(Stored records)
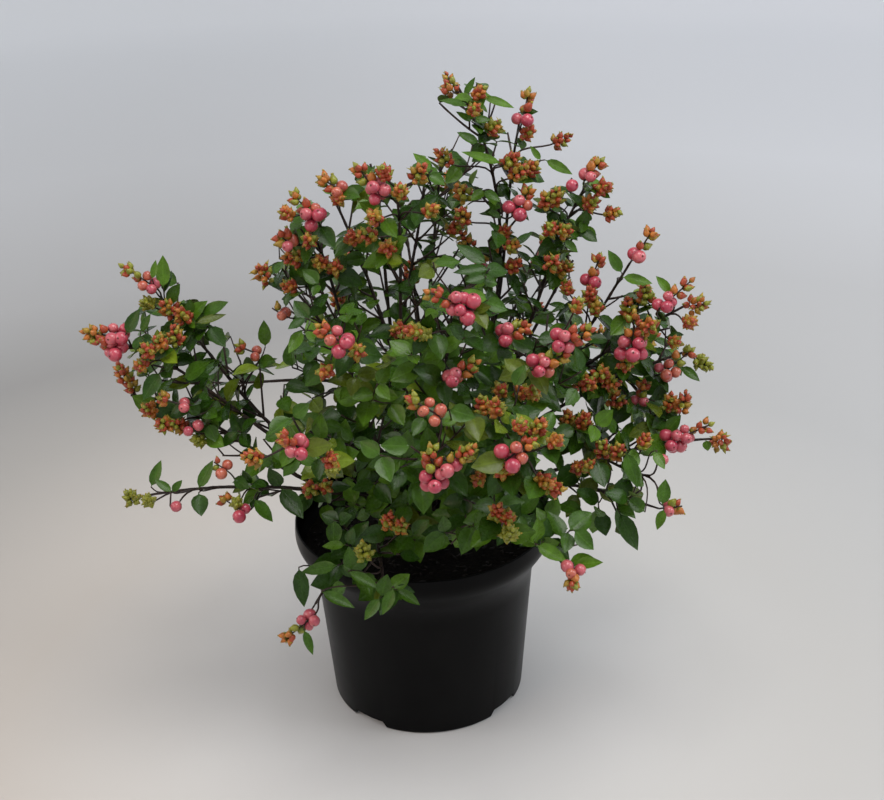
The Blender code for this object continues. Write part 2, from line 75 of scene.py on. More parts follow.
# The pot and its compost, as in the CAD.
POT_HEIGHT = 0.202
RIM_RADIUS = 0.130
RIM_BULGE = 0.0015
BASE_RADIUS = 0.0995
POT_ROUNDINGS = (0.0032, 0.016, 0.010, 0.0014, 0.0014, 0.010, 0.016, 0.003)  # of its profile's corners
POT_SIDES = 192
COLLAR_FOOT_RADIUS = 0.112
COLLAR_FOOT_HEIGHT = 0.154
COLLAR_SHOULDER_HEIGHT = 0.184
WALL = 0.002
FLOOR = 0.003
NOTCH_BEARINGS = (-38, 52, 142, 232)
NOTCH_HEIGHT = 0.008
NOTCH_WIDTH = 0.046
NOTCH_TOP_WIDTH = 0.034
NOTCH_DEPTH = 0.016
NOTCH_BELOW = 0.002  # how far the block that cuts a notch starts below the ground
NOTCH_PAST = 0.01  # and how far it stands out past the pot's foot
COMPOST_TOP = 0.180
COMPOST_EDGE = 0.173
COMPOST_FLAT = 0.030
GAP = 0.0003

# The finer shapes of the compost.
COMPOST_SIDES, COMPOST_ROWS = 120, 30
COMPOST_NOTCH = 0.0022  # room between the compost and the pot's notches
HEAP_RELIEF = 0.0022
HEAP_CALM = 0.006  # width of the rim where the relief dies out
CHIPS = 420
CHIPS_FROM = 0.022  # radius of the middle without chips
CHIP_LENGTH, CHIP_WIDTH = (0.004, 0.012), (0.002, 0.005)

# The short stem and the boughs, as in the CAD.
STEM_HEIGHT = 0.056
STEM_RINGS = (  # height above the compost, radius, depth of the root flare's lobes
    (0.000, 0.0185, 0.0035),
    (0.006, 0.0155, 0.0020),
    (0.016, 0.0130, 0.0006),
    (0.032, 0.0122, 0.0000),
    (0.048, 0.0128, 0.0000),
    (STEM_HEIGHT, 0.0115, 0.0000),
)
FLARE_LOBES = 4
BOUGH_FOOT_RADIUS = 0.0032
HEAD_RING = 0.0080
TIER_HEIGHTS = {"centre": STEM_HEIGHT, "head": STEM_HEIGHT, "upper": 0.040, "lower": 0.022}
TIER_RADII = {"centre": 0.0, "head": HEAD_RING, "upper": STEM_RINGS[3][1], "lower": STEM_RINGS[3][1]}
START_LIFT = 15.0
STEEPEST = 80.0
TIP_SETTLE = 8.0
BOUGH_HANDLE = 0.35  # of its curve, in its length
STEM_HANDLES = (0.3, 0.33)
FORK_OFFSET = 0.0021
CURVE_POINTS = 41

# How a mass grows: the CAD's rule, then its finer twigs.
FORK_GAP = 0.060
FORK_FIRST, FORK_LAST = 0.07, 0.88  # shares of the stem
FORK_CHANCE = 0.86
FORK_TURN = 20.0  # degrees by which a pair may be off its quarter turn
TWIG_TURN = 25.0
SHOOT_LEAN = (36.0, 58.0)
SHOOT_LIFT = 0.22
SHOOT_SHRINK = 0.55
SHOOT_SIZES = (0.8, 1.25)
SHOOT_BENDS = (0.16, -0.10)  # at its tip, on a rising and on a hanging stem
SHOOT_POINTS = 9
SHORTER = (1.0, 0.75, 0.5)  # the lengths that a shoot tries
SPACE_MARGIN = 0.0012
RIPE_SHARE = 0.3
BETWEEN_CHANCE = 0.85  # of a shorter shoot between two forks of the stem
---
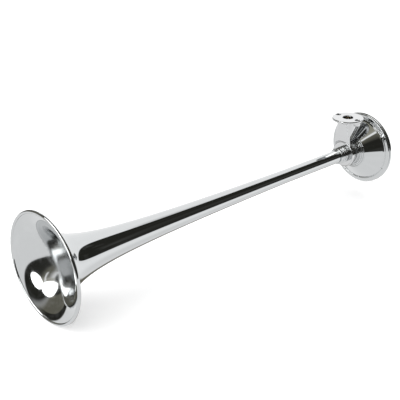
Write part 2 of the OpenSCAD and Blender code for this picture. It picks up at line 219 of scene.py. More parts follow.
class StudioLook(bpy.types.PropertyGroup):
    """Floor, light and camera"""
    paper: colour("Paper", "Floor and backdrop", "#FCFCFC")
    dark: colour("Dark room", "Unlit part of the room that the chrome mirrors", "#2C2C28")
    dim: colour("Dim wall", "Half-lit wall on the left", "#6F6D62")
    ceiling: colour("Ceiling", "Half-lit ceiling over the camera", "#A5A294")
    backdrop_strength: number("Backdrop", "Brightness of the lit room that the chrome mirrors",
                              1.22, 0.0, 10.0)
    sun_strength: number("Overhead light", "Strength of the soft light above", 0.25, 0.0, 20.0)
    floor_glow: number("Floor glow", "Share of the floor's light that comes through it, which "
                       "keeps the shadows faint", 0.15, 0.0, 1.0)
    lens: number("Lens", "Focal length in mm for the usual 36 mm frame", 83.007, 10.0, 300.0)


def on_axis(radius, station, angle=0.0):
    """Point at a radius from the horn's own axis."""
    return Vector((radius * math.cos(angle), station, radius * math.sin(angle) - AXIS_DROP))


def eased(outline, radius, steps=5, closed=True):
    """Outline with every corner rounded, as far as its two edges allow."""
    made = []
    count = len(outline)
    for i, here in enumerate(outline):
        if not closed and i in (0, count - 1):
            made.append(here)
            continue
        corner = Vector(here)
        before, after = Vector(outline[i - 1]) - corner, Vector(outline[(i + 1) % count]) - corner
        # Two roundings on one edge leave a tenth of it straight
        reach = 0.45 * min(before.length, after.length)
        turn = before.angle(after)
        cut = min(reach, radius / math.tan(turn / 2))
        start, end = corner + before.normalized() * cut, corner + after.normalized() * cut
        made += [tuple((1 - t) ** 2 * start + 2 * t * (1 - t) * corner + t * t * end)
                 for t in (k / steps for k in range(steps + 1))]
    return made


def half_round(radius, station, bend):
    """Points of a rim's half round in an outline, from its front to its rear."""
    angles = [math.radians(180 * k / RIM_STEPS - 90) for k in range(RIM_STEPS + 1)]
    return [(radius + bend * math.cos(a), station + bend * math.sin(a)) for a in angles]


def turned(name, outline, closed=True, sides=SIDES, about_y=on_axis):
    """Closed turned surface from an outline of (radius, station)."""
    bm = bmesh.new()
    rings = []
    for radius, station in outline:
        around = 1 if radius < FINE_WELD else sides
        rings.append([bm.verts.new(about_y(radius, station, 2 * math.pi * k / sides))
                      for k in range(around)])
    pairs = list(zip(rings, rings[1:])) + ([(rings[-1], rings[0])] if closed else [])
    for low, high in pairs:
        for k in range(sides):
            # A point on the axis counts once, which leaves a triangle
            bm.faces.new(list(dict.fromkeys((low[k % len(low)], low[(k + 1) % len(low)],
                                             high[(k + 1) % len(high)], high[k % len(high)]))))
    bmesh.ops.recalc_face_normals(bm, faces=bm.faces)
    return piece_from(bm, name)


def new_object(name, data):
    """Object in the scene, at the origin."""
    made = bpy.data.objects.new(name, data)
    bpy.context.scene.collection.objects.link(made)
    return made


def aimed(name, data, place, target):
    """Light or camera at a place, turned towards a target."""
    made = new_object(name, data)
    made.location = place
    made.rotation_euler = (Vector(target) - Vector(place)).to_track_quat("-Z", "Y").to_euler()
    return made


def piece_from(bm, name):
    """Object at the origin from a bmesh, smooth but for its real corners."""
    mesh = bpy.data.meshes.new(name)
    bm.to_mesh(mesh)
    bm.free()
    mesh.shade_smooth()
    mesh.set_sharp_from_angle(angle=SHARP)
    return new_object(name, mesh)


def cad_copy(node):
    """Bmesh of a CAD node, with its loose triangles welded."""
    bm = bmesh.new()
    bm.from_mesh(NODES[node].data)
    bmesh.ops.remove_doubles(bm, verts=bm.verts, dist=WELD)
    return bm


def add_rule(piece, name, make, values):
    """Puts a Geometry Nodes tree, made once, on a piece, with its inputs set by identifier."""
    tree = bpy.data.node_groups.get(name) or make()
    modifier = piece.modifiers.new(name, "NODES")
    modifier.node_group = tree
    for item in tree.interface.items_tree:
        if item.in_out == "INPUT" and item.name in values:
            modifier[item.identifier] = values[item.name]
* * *
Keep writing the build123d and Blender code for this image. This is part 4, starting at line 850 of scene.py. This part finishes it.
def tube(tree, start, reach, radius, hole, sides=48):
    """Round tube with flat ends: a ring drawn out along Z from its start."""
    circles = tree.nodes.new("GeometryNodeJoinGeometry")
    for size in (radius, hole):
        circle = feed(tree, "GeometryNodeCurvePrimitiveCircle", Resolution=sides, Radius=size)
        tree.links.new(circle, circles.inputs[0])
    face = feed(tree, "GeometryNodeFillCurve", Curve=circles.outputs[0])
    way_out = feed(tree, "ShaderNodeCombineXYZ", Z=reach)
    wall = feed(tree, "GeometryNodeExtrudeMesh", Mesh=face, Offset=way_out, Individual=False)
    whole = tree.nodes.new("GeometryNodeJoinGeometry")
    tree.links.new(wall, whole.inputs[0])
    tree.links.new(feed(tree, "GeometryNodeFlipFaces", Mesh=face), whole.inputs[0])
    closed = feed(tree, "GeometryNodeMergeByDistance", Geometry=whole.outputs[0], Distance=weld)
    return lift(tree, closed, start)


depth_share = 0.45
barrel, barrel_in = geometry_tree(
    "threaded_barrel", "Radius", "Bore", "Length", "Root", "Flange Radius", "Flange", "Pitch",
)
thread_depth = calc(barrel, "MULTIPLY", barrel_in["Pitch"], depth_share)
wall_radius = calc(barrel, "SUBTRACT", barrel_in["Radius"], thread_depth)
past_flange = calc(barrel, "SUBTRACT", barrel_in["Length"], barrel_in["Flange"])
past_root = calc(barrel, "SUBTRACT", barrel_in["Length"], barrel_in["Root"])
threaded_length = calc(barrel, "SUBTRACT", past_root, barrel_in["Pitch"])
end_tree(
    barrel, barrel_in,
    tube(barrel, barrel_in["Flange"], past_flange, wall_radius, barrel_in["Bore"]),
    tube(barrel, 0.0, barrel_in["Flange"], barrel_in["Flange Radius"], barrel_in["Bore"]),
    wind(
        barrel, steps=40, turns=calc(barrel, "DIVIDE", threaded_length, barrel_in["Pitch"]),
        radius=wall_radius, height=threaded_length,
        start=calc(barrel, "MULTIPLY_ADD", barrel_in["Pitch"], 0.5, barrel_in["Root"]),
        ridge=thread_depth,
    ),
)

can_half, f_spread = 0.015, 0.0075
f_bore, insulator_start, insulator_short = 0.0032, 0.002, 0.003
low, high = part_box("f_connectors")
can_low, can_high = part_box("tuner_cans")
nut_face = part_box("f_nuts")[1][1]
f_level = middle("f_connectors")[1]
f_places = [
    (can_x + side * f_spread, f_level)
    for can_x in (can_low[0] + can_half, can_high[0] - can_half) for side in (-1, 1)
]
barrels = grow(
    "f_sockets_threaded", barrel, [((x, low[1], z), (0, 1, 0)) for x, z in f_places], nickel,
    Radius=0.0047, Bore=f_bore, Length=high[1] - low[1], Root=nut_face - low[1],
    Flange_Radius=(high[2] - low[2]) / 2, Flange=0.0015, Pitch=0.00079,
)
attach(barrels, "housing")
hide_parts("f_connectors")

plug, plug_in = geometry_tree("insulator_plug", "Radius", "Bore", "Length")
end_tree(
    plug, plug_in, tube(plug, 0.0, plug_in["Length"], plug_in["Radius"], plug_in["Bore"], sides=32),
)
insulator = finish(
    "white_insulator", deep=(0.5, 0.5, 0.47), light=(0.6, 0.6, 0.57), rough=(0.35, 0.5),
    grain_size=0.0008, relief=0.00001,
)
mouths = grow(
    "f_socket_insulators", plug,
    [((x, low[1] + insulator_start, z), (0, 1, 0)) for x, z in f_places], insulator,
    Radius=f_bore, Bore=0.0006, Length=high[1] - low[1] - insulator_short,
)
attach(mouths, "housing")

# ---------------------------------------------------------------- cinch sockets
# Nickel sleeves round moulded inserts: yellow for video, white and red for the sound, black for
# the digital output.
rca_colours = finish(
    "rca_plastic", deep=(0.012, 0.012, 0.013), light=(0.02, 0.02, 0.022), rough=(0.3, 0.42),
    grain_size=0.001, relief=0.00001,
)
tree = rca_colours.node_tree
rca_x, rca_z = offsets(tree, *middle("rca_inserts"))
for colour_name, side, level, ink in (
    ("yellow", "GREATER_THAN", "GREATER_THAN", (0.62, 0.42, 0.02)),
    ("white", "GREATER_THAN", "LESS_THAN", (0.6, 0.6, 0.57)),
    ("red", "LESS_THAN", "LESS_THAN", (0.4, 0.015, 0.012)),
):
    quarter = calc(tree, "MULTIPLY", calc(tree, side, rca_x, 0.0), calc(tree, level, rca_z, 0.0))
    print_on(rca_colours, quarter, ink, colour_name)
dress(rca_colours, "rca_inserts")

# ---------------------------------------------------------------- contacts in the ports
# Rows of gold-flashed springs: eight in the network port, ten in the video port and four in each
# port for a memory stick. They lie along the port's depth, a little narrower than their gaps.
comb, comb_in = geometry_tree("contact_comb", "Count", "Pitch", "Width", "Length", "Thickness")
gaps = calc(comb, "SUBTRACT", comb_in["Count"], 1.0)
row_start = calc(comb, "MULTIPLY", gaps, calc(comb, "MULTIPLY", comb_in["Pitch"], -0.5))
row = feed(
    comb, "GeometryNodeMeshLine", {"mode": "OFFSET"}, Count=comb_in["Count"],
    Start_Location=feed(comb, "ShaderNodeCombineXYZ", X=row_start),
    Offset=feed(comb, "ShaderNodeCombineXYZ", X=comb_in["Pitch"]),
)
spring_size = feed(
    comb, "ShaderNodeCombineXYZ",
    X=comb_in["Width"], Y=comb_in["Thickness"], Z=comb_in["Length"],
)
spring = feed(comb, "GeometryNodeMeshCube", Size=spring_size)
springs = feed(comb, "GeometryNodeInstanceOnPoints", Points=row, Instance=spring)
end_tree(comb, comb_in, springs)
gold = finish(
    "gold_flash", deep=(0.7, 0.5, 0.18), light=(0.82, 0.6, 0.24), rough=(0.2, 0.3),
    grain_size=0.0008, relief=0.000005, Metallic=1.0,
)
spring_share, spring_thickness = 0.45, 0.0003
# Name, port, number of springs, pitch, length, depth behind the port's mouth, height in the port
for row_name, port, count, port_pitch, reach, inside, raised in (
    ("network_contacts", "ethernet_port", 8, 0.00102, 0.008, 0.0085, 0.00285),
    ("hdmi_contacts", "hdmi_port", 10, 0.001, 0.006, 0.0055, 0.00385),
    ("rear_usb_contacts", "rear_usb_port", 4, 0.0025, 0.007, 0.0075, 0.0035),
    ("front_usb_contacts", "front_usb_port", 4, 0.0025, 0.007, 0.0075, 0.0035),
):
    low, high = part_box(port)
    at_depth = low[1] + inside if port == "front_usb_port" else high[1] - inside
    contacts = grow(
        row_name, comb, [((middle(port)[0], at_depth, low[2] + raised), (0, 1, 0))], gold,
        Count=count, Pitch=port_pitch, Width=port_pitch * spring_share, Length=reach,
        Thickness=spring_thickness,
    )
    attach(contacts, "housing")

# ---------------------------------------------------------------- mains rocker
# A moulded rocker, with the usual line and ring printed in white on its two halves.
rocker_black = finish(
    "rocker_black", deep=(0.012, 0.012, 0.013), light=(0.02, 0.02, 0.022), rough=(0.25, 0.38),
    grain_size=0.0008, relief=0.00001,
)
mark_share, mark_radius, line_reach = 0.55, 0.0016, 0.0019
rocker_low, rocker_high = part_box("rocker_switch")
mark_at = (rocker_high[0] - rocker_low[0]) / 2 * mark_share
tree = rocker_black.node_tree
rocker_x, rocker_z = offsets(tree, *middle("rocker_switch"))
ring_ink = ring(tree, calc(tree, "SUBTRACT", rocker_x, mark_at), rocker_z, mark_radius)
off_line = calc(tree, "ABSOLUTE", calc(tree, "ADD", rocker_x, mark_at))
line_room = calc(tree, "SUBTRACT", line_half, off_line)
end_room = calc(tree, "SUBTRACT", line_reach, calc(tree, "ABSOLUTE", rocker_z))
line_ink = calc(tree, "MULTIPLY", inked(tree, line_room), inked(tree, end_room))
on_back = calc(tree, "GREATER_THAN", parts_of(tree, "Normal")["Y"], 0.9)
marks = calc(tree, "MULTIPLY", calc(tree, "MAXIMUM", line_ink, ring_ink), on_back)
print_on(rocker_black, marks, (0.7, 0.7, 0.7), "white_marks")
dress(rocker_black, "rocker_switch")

> _Exercise description_:
Reproduce verbatim the lines above, from the line with "The Blender code" through the line with "GAP = 0.0003".

> _Answer in full_:
The Blender code for this object continues. Write part 2, from line 75 of scene.py on. More parts follow.
# The pot and its compost, as in the CAD.
POT_HEIGHT = 0.202
RIM_RADIUS = 0.130
RIM_BULGE = 0.0015
BASE_RADIUS = 0.0995
POT_ROUNDINGS = (0.0032, 0.016, 0.010, 0.0014, 0.0014, 0.010, 0.016, 0.003)  # of its profile's corners
POT_SIDES = 192
COLLAR_FOOT_RADIUS = 0.112
COLLAR_FOOT_HEIGHT = 0.154
COLLAR_SHOULDER_HEIGHT = 0.184
WALL = 0.002
FLOOR = 0.003
NOTCH_BEARINGS = (-38, 52, 142, 232)
NOTCH_HEIGHT = 0.008
NOTCH_WIDTH = 0.046
NOTCH_TOP_WIDTH = 0.034
NOTCH_DEPTH = 0.016
NOTCH_BELOW = 0.002  # how far the block that cuts a notch starts below the ground
NOTCH_PAST = 0.01  # and how far it stands out past the pot's foot
COMPOST_TOP = 0.180
COMPOST_EDGE = 0.173
COMPOST_FLAT = 0.030
GAP = 0.0003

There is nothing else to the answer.